• [WHAT TO DO]: Produce the listing below again, exactly as shown.

- - -

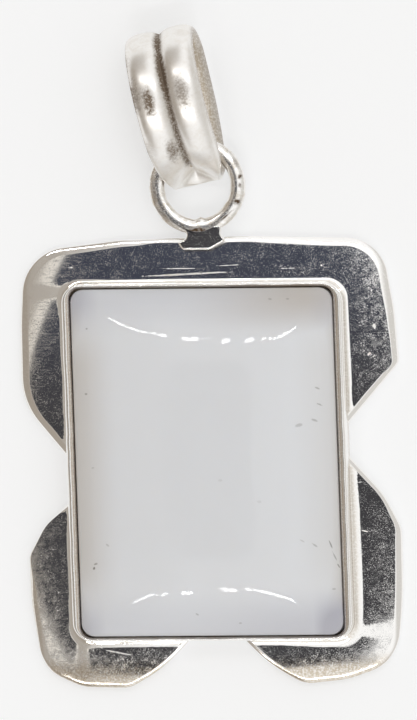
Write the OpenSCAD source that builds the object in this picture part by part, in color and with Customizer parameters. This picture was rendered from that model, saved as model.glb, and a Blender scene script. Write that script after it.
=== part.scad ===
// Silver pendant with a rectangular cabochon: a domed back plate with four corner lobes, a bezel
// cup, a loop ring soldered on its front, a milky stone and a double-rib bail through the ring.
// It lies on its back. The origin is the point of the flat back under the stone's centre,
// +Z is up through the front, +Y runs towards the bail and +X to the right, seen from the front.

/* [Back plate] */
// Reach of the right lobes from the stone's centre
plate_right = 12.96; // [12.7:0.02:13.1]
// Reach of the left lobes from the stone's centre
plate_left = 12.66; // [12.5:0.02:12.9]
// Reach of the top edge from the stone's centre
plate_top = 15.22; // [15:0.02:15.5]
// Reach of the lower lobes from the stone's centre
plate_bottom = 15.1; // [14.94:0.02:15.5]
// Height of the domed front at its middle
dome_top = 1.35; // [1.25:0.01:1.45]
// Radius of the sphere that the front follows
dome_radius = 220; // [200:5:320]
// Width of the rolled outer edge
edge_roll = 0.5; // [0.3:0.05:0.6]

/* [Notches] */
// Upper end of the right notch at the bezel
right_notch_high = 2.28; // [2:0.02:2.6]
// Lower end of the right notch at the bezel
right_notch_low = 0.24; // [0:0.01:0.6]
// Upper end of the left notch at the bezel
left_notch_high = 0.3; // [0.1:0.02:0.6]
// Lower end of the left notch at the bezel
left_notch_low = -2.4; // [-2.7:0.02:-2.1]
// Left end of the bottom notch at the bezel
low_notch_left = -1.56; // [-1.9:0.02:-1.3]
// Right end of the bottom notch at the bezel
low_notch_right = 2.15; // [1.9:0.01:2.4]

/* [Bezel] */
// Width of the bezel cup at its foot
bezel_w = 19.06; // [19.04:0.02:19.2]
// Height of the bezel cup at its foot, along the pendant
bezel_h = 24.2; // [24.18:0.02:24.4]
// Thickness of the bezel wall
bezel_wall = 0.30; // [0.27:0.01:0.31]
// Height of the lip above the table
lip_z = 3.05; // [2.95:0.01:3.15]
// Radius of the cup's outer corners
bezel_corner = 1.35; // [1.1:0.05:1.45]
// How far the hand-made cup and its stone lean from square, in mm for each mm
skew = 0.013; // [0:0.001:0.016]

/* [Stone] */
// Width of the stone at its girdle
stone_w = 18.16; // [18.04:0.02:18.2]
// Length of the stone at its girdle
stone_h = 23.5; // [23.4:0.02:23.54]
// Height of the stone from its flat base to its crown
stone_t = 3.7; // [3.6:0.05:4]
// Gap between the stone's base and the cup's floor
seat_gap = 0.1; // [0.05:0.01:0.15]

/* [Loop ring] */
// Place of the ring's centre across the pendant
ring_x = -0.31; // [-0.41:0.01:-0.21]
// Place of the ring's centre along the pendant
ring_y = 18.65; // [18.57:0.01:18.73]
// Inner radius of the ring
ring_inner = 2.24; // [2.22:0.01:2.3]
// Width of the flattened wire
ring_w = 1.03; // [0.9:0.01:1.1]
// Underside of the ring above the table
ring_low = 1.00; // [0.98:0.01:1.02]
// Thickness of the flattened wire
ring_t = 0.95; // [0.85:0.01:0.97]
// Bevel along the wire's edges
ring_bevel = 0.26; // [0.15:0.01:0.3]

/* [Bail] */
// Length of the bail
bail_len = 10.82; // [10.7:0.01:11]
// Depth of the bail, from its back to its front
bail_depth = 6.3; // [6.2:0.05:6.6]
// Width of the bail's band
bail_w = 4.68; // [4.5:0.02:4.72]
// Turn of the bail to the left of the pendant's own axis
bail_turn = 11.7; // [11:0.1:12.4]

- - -

• [RESPONSE]:
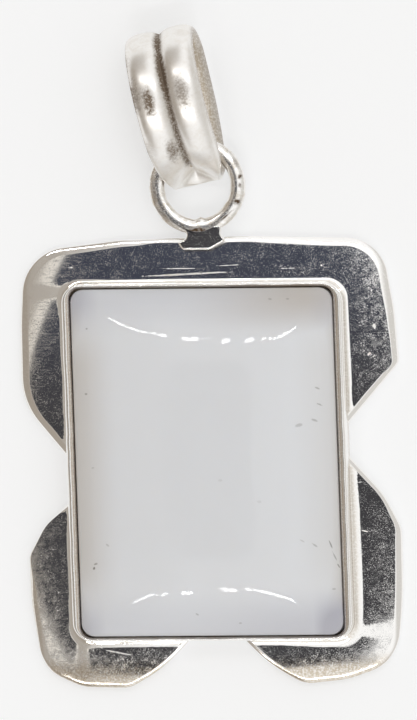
Write the OpenSCAD source that builds the object in this picture part by part, in color and with Customizer parameters. This picture was rendered from that model, saved as model.glb, and a Blender scene script. Write that script after it.
=== part.scad ===
// Silver pendant with a rectangular cabochon: a domed back plate with four corner lobes, a bezel
// cup, a loop ring soldered on its front, a milky stone and a double-rib bail through the ring.
// It lies on its back. The origin is the point of the flat back under the stone's centre,
// +Z is up through the front, +Y runs towards the bail and +X to the right, seen from the front.

/* [Back plate] */
// Reach of the right lobes from the stone's centre
plate_right = 12.96; // [12.7:0.02:13.1]
// Reach of the left lobes from the stone's centre
plate_left = 12.66; // [12.5:0.02:12.9]
// Reach of the top edge from the stone's centre
plate_top = 15.22; // [15:0.02:15.5]
// Reach of the lower lobes from the stone's centre
plate_bottom = 15.1; // [14.94:0.02:15.5]
// Height of the domed front at its middle
dome_top = 1.35; // [1.25:0.01:1.45]
// Radius of the sphere that the front follows
dome_radius = 220; // [200:5:320]
// Width of the rolled outer edge
edge_roll = 0.5; // [0.3:0.05:0.6]

/* [Notches] */
// Upper end of the right notch at the bezel
right_notch_high = 2.28; // [2:0.02:2.6]
// Lower end of the right notch at the bezel
right_notch_low = 0.24; // [0:0.01:0.6]
// Upper end of the left notch at the bezel
left_notch_high = 0.3; // [0.1:0.02:0.6]
// Lower end of the left notch at the bezel
left_notch_low = -2.4; // [-2.7:0.02:-2.1]
// Left end of the bottom notch at the bezel
low_notch_left = -1.56; // [-1.9:0.02:-1.3]
// Right end of the bottom notch at the bezel
low_notch_right = 2.15; // [1.9:0.01:2.4]

/* [Bezel] */
// Width of the bezel cup at its foot
bezel_w = 19.06; // [19.04:0.02:19.2]
// Height of the bezel cup at its foot, along the pendant
bezel_h = 24.2; // [24.18:0.02:24.4]
// Thickness of the bezel wall
bezel_wall = 0.30; // [0.27:0.01:0.31]
// Height of the lip above the table
lip_z = 3.05; // [2.95:0.01:3.15]
// Radius of the cup's outer corners
bezel_corner = 1.35; // [1.1:0.05:1.45]
// How far the hand-made cup and its stone lean from square, in mm for each mm
skew = 0.013; // [0:0.001:0.016]

/* [Stone] */
// Width of the stone at its girdle
stone_w = 18.16; // [18.04:0.02:18.2]
// Length of the stone at its girdle
stone_h = 23.5; // [23.4:0.02:23.54]
// Height of the stone from its flat base to its crown
stone_t = 3.7; // [3.6:0.05:4]
// Gap between the stone's base and the cup's floor
seat_gap = 0.1; // [0.05:0.01:0.15]

/* [Loop ring] */
// Place of the ring's centre across the pendant
ring_x = -0.31; // [-0.41:0.01:-0.21]
// Place of the ring's centre along the pendant
ring_y = 18.65; // [18.57:0.01:18.73]
// Inner radius of the ring
ring_inner = 2.24; // [2.22:0.01:2.3]
// Width of the flattened wire
ring_w = 1.03; // [0.9:0.01:1.1]
// Underside of the ring above the table
ring_low = 1.00; // [0.98:0.01:1.02]
// Thickness of the flattened wire
ring_t = 0.95; // [0.85:0.01:0.97]
// Bevel along the wire's edges
ring_bevel = 0.26; // [0.15:0.01:0.3]

/* [Bail] */
// Length of the bail
bail_len = 10.82; // [10.7:0.01:11]
// Depth of the bail, from its back to its front
bail_depth = 6.3; // [6.2:0.05:6.6]
// Width of the bail's band
bail_w = 4.68; // [4.5:0.02:4.72]
// Turn of the bail to the left of the pendant's own axis
bail_turn = 11.7; // [11:0.1:12.4]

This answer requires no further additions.